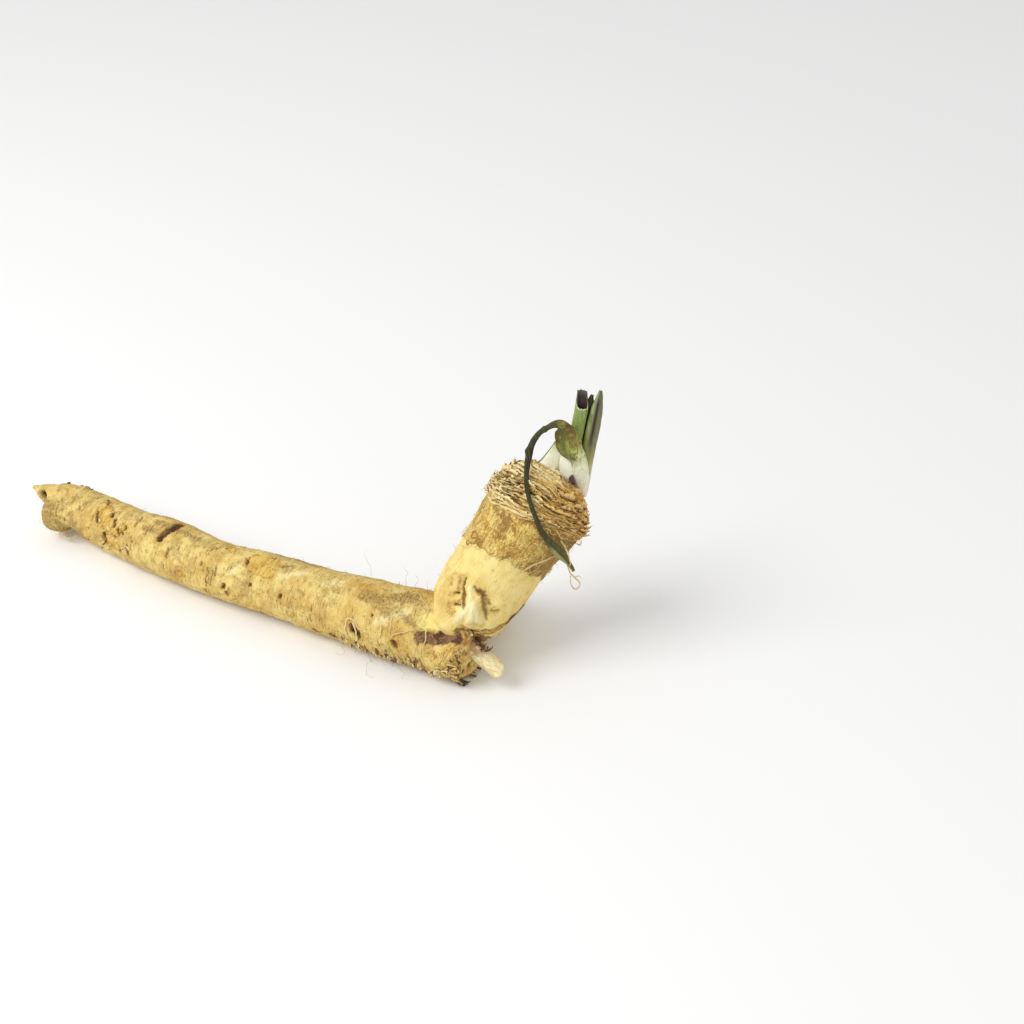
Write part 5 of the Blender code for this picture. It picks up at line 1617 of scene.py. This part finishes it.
dark_finish, start, spot = started("dark_leaf")
crumb = spot.mottle(0.0010, 3.0)
rib = spot.stretched(1.0, 1.0, 0.09).mottle(0.0008, 2.0)
colour = start.mixed(rib.between(0.42, 0.62), (0.022, 0.020, 0.012), (0.075, 0.070, 0.030))
colour = colour.painted((crumb.between(0.60, 0.70) * 0.5, (0.13, 0.05, 0.02)))
ended(start, colour, 0.6 + crumb * 0.2, rib + crumb, 0.0003, Specular_IOR_Level=0.25)
rings, angles = stalk_rings(DARK_LEAF, 28, DARK_ROWS)
wave = 0.00035 * grain(round_place(angles, 2, np.linspace(0, 9, DARK_ROWS)[:, None]), 81)
points, faces = capped(swollen(rings, wave))
grown("dark_inner_leaf", points, faces, dark_finish, "withered_leaf")

# The table it lies on and the light: a white sweep under wide soft lamps, high and to the left, so that
# the shadows are pale. The camera looks down on the root from its right front.
bpy.ops.mesh.primitive_plane_add(size=6.0)
table = bpy.context.object
table.name = "table"
table_finish, start, spot = started("table_white")
ended(start, (0.90, 0.90, 0.895), 0.9, spot.mottle(0.05), 0.00001)
table.data.materials.append(table_finish)
table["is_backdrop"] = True

world = bpy.data.worlds.new("studio")
bpy.context.scene.world = world
world.use_nodes = True
sky = world.node_tree.nodes["Background"]
sky.inputs["Color"].default_value = (1.0, 1.0, 1.0, 1.0)
sky.inputs["Strength"].default_value = 0.71

LAMP_WIDTH = 1.0
for name, at, power in (("key", (-0.60, -0.95, 1.15), 15.6), ("fill", (0.9, -0.9, 0.9), 1.5)):
    lamp = bpy.data.objects.new(name, bpy.data.lights.new(name, "AREA"))
    lamp.data.size = LAMP_WIDTH
    lamp.data.energy = power
    lamp.location = at
    lamp.rotation_euler = (-Vector(at)).to_track_quat("-Z", "Y").to_euler()
    bpy.context.scene.collection.objects.link(lamp)

CAMERA_AT = Vector((0.462035, -0.630153, 0.569769)) + Vector(SHIFT)
CAMERA_AIM = Vector((-0.035646, 0.13387, 0.0)) + Vector(SHIFT)
camera = bpy.data.objects.new("camera", bpy.data.cameras.new("camera"))
camera.location = CAMERA_AT
camera.rotation_euler = (CAMERA_AIM - CAMERA_AT).to_track_quat("-Z", "Y").to_euler()
camera.data.lens = 70.0
camera.data.sensor_width = 36.0
camera.data.clip_start = 0.01
bpy.context.scene.collection.objects.link(camera)
bpy.context.scene.camera = camera
bpy.context.scene.view_settings.view_transform = "Standard"
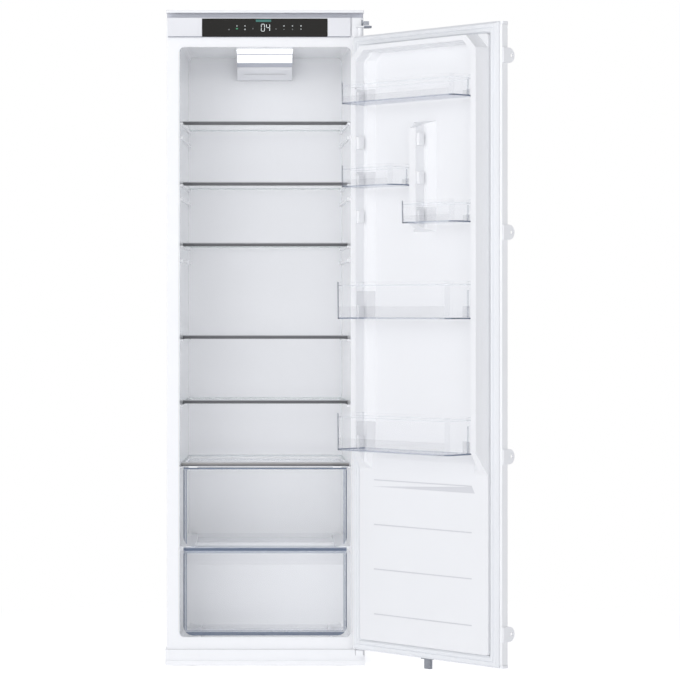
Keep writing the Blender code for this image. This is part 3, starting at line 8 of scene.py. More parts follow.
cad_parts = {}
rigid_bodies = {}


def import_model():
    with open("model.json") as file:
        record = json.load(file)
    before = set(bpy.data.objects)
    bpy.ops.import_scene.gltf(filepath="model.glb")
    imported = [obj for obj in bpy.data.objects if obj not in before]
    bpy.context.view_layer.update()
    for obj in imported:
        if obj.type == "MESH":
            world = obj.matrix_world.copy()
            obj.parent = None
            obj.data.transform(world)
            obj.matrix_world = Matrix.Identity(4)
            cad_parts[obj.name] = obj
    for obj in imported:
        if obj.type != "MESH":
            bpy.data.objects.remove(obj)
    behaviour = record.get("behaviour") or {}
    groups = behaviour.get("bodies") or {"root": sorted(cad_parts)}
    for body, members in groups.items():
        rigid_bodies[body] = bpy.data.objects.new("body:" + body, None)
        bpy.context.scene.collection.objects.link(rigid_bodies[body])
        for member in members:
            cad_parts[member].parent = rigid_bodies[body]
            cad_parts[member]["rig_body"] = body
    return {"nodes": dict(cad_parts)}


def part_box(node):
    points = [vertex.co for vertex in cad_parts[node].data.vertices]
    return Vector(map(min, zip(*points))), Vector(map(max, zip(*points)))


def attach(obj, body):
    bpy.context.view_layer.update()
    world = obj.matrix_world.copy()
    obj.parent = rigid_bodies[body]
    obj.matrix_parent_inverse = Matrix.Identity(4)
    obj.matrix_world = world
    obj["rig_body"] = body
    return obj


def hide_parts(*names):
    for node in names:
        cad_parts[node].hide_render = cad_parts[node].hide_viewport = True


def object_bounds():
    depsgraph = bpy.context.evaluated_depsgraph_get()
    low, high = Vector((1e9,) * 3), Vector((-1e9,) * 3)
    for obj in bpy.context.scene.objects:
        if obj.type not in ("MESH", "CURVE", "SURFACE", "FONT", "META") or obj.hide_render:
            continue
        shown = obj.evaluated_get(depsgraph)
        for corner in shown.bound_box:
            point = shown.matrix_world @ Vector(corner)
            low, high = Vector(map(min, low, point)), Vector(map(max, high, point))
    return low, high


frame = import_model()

cad_low, cad_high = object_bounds()
bpy.ops.object.select_all(action="DESELECT")


# Viewpoint: a long lens about 7 m in front of the cabinet, a little above half its height.
bpy.ops.object.camera_add(location=(0, -6.95, 0.9607), rotation=(math.pi / 2, 0, 0))
camera = bpy.context.object
camera.data.sensor_width = 36
camera.data.lens = 135.92
camera.data.shift_x = 0.1101
camera.data.shift_y = -0.0441
bpy.context.scene.camera = camera
bpy.context.scene.view_settings.view_transform = "Standard"


# Studio: an even white surround, two wide soft lamps in front, and a white floor
# that keeps the shadow under the plinth and runs out into the surround.
def hue(code):
    """Turns a colour written as sRGB hex into the linear values that the shaders take."""
    parts = [int(code[start:start + 2], 16) / 255 for start in (1, 3, 5)]
    return [p / 12.92 if p <= 0.04045 else ((p + 0.055) / 1.055) ** 2.4 for p in parts] + [1]


def add(tree, kind, inputs=None, **settings):
    """Adds one shader node, gives it its settings and fills its inputs with values or links."""
    made = tree.nodes.new(kind)
    for name, value in settings.items():
        setattr(made, name, value)
    for socket, value in (inputs or {}).items():
        if isinstance(value, bpy.types.NodeSocket):
            tree.links.new(value, made.inputs[socket])
        else:
            made.inputs[socket].default_value = value
    return made


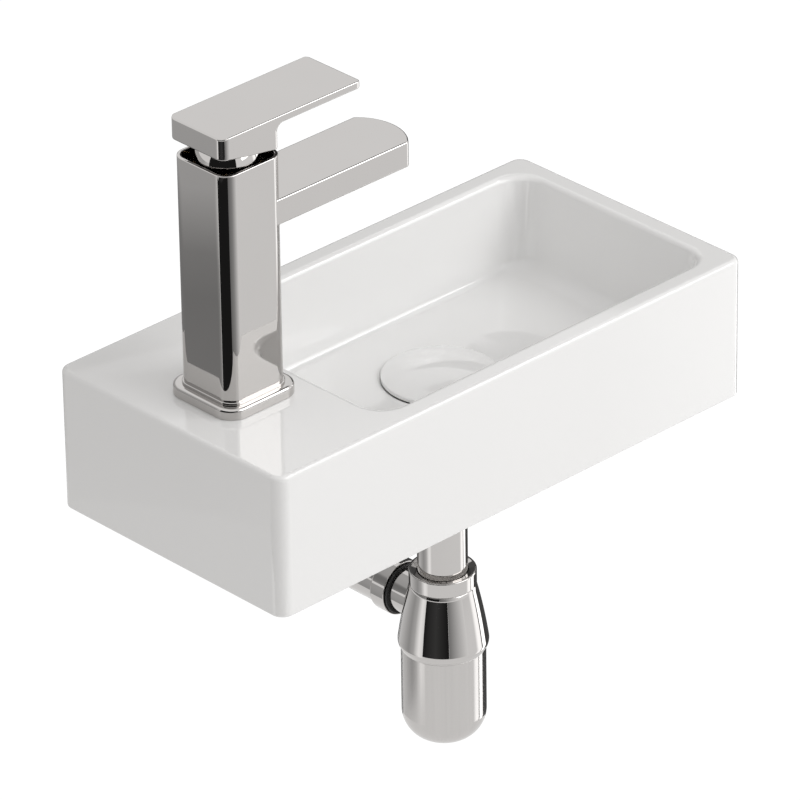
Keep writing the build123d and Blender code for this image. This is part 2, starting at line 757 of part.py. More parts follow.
# Tap body: square column, solid at the foot, with the cartridge well and an open mouth at the top
body_top_z = plinth_top_z + tap_body_height
mouth_floor_z = body_top_z - tap_mouth_depth
cartridge_top_z = mouth_floor_z - cartridge_nut_height
cartridge_bottom_z = cartridge_top_z - cartridge_height
body_face_x = tap_x + tap_body_width / 2
spout_middle_z = body_top_z - spout_below_top - spout_thickness / 2
stud_bottom_z = plinth_top_z + stud_grip - stud_length
with BuildPart() as tap_body:
    with BuildSketch(tap_level(plinth_top_z)):
        RectangleRounded(tap_body_width, tap_body_width, tap_body_corner_radius)
    extrude(amount=tap_body_height)
    fillet(tap_body.edges().group_by(Axis.Z)[-1], radius=0.6)
    with BuildSketch(tap_level(plinth_top_z)):
        RectangleRounded(
            tap_body_width + 2 * tap_lip_width,
            tap_body_width + 2 * tap_lip_width,
            tap_body_corner_radius + tap_lip_width,
        )
    extrude(amount=tap_lip_height)
    mouth_width = tap_body_width - 2 * tap_mouth_wall
    with BuildSketch(tap_level(body_top_z)):
        RectangleRounded(mouth_width, mouth_width, tap_body_corner_radius - tap_mouth_wall)
    extrude(amount=-tap_mouth_depth, mode=Mode.SUBTRACT)
    with BuildSketch(tap_level(mouth_floor_z)):
        Circle(cartridge_nut_radius + thread_gap)
    extrude(amount=-cartridge_nut_height, mode=Mode.SUBTRACT)
    with BuildSketch(tap_level(cartridge_top_z)):
        Circle(cartridge_radius + cartridge_well_gap)
    extrude(amount=-cartridge_height, mode=Mode.SUBTRACT)
    with BuildSketch(tap_level(plinth_top_z)):
        with Locations((port_offset_x, 0)):
            with GridLocations(0, 2 * port_offset_y, 1, 2):
                Circle(channel_radius)
    extrude(amount=cartridge_bottom_z - plinth_top_z, mode=Mode.SUBTRACT)
    with BuildSketch(tap_level(plinth_top_z)):
        with Locations((port_offset_x, 0)):
            with GridLocations(0, 2 * port_offset_y, 1, 2):
                Circle(port_radius)
    extrude(amount=port_depth, mode=Mode.SUBTRACT)
    with BuildSketch(tap_level(plinth_top_z)):
        with Locations((stud_offset_x, 0)):
            Circle(stud_radius + running_gap)
    extrude(amount=stud_grip, mode=Mode.SUBTRACT)
    with BuildSketch(Plane((body_face_x, middle_y, spout_middle_z), x_dir=(0, 1, 0), z_dir=(1, 0, 0))):
        Circle(spigot_radius + thread_gap)
    extrude(amount=-tap_body_width / 2, mode=Mode.SUBTRACT)
keep(tap_body, "tap_body")

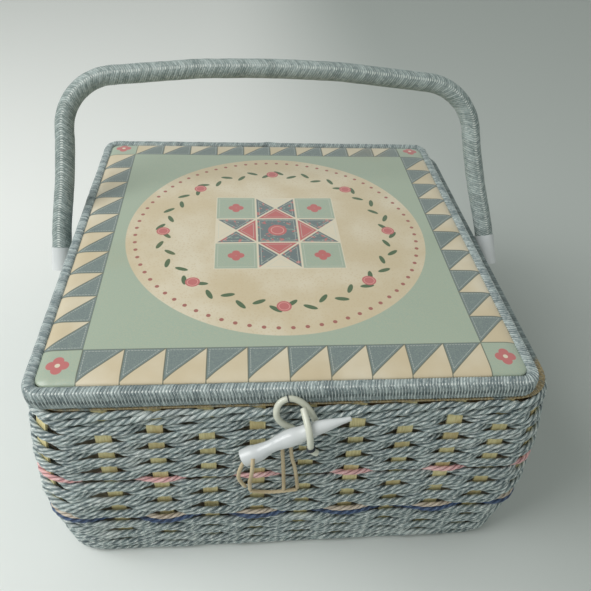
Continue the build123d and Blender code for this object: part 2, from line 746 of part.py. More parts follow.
for string_name, points in string_points.items():
    with BuildPart() as string:
        with BuildLine() as string_run:
            cord_path(points)
        with BuildSketch(string_run.line ^ 0):
            Circle(string_d / 2)
        sweep(path=string_run.line)
    string.part.label = string_name
    export_step(string.part, "parts/" + string_name + ".step")

with BuildPart() as string_stitch:
    with BuildLine() as stitch_run:
        cord_path(stitch_points)
    with BuildSketch(stitch_run.line ^ 0):
        Circle(string_d / 2)
    sweep(path=stitch_run.line)
string_stitch.part.label = "string_stitch"
export_step(string_stitch.part, "parts/string_stitch.step")
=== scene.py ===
import bpy
import math
import numpy as np
from mathutils import Matrix, Vector


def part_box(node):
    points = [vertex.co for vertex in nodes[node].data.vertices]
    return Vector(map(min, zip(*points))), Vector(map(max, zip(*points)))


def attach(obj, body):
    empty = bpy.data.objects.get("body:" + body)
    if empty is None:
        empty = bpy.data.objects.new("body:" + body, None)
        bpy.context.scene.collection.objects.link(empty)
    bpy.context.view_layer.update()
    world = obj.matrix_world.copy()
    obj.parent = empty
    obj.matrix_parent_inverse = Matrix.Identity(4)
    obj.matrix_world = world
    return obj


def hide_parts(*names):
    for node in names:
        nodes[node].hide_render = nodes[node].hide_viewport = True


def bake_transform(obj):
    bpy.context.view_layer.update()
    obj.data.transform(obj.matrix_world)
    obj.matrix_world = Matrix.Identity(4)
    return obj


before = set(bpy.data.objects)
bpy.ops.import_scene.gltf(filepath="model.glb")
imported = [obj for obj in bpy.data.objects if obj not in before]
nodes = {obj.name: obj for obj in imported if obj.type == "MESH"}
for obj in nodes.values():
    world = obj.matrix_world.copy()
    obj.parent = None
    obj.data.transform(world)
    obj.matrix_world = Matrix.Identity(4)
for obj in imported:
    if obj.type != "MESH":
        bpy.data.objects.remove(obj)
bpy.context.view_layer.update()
rng = np.random.default_rng(41)
mm = 0.001


# Shader maths as Python expressions.
class Value:
    # A number or colour in a node tree. Each operator or name in mathsNames adds one Math node.
    def __init__(self, wiring, socket):
        self.wiring, self.socket = wiring, socket

    def __neg__(self):
        return self * -1.0

    def ramp(self, low, high):  # 0 below low, 1 above high, smooth between
        return self.wiring.node("ShaderNodeMapRange", {"interpolation_type": "SMOOTHSTEP"},
                                {"Value": self, "From Min": low, "From Max": high}, "Result")

    def fade(self, low, high):  # 1 below low, 0 above high, smooth between
        return 1.0 - self.ramp(low, high)


mathsNames = {
    "__add__": "ADD", "__sub__": "SUBTRACT", "__mul__": "MULTIPLY", "__pow__": "POWER",
    "__lt__": "LESS_THAN", "__gt__": "GREATER_THAN", "__abs__": "ABSOLUTE", "least": "MINIMUM",
    "most": "MAXIMUM", "fraction": "FRACT", "whole": "FLOOR", "sign": "SIGN", "cos": "COSINE",
}


def mathsMethod(operation, reflected=False):
    def method(self, *other):
        return self.wiring.maths(operation, *([*other, self] if reflected else [self, *other]))
    return method


for word, operation in mathsNames.items():
    setattr(Value, word, mathsMethod(operation))
for word in ("add", "sub", "mul"):  # the reflected forms, so that 1 - mask works
    setattr(Value, f"__r{word}__", mathsMethod(mathsNames[f"__{word}__"], True))


class Wiring:
    # A node tree and the shader that its nodes feed.
    def __init__(self, block, shader):
        block.use_nodes = True
        self.tree = block.node_tree
        self.shader = self.tree.nodes[shader]

    def node(self, kind, settings, inputs, output=0):  # a text input is a colour, as rgb reads it
        made = self.tree.nodes.new(kind)
        for key, setting in settings.items():
            setattr(made, key, setting)
        for key, given in (inputs.items() if isinstance(inputs, dict) else enumerate(inputs)):
            if isinstance(given, Value):
                self.tree.links.new(given.socket, made.inputs[key])
            else:
                made.inputs[key].default_value = rgb(given) if isinstance(given, str) else given
        return Value(self, made.outputs[output])

    def maths(self, operation, *inputs):
        return self.node("ShaderNodeMath", {"operation": operation}, inputs)

    def mix(self, share, low, high):
        # Colour low at share 0 and high at share 1. Sockets 6 and 7 are the node's two colours.
        return self.node("ShaderNodeMix", {"data_type": "RGBA"}, {0: share, 6: low, 7: high}, 2)

    def feed(self, socket, given):
        self.tree.links.new(given.socket, self.shader.inputs[socket])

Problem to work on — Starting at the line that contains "with BuildSketch(string_run.line ^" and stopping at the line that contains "obj.parent = empty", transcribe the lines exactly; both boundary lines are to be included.

Output of the exercise —
        with BuildSketch(string_run.line ^ 0):
            Circle(string_d / 2)
        sweep(path=string_run.line)
    string.part.label = string_name
    export_step(string.part, "parts/" + string_name + ".step")

with BuildPart() as string_stitch:
    with BuildLine() as stitch_run:
        cord_path(stitch_points)
    with BuildSketch(stitch_run.line ^ 0):
        Circle(string_d / 2)
    sweep(path=stitch_run.line)
string_stitch.part.label = "string_stitch"
export_step(string_stitch.part, "parts/string_stitch.step")
=== scene.py ===
import bpy
import math
import numpy as np
from mathutils import Matrix, Vector


def part_box(node):
    points = [vertex.co for vertex in nodes[node].data.vertices]
    return Vector(map(min, zip(*points))), Vector(map(max, zip(*points)))


def attach(obj, body):
    empty = bpy.data.objects.get("body:" + body)
    if empty is None:
        empty = bpy.data.objects.new("body:" + body, None)
        bpy.context.scene.collection.objects.link(empty)
    bpy.context.view_layer.update()
    world = obj.matrix_world.copy()
    obj.parent = empty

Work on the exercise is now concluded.